I am, and have been for many a long year, a very definite naysayer of what has to be the biggest Hallmark Holiday of them all. This is mainly because I hate the whole idea of proscribed love, and having to express it on a certain day and in a certain manner, or otherwise you will be mocked and shunned by the rest of society.

So to teddybears holding love hearts, and single red roses... I am afraid I say 'bah, humbug!'

Or whatever the Valentinian (word?) equivalent of Scrooge's Christmas message may be.

But.

By the same token, there is nothing wrong with taking a time out to say what you feel about the person you care most about in the world. And for some people, the only day of the year when they are able to express that is Valentine's Day. Whether through shyness, or reticence, or simply being a typical boy (you know it's true) - most of the time, romance gets lost in translation, or more typically in work, work, sleep, work, kids, work, sport, drinking with friends... you know.

Life.

And that is where I have come to see the value that V Day holds. It's a chance to break out of the ordinary. To actually have a valid reason to stand up and say 'I love this person, they mean everything to me'. I suppose the sad thing is that an excuse in the form of an official day is needed for this to happen. That we are all too busy, or tired, or shitty, or lacklustre, to make the effort on an 'everyday' day.

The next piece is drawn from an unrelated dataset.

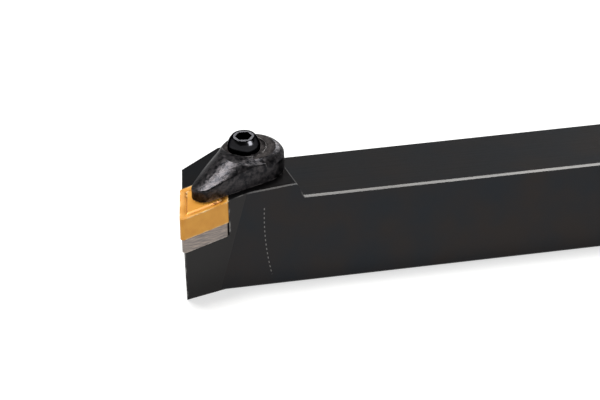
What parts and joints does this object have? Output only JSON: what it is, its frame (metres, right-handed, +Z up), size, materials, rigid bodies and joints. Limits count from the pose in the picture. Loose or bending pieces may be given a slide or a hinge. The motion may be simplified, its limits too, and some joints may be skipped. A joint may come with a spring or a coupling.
{
  "type": "turning tool holder",
  "caption": "External turning tool holder: black square steel shank with a gold 55 degree insert on a grey shim, held by a finger clamp with a domed socket screw.",
  "frame": {"origin": "on the shank's bottom face, on its centre line, at mid length of the nominal 150 mm", "axes": "+X along the shank to its rear end, -Y the side on which the cutting nose stands out, +Z up from the bottom face"},
  "size_m": [0.1496, 0.0316, 0.039],
  "materials": {
    "holder_steel": "milled alloy steel, black oxide, worn bright on the edges",
    "clamp_steel": "forged steel, black oxide, satin",
    "screw_steel": "alloy steel, black oxide, oiled and glossy",
    "insert_coating": "cemented carbide with a satin gold titanium nitride coating",
    "shim_carbide": "ground cemented carbide, uncoated grey",
    "spring_steel": "bright spring steel"
  },
  "bodies": {
    "holder": {"holder_body": "holder_steel", "shim": "shim_carbide", "shim_screw": "screw_steel", "insert": "insert_coating", "clamp_spring": "spring_steel"},
    "carrier": {"stop_ring": "spring_steel"},
    "clamp": {"clamp": "clamp_steel"},
    "screw": {"clamp_screw": "screw_steel"}
  },
  "joints": [
    {"name": "clamp_lift", "type": "slide", "parent": "holder", "child": "carrier", "axis": [-0.0923, -0.0923, 0.9914], "range_m": [0, 0.0025], "deforming": ["clamp_spring"]},
    {"name": "clamp_swivel", "type": "hinge", "parent": "carrier", "child": "clamp", "pos_m": [-0.05093, 0.00032, 0.02909], "axis": [-0.0923, -0.0923, 0.9914], "continuous": true},
    {"name": "screw_turn", "type": "hinge", "parent": "carrier", "child": "screw", "pos_m": [-0.05093, 0.00032, 0.02909], "axis": [-0.0923, -0.0923, 0.9914], "range_deg": [0, 901]}
  ],
  "couplings": [
    {"joint": "screw_turn", "follows": "clamp_lift", "rad_per_m": 6283.2}
  ]
}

2014 has so far been a remarkably craptacular year. I can't see that Valentine's Day is going to hold anything particularly special in many ways (if it holds a bear holding a heart, then there will be a brand new Massacre to join the history books. Just as an aside). But one thing I can say, which is special to me, and which is 2014's saving grace - and which makes every day a gift as far as I am concerned;

I wake up being told I am loved by the other half of my heart, and go to sleep the same way.

That, to me, is what Valentine's Day means.

Have a happy day. I hope it is filled with bacon roses, if that's your thing. And guys who look vaguely like David Tennant, if that is your thing as well.

I know it's mine.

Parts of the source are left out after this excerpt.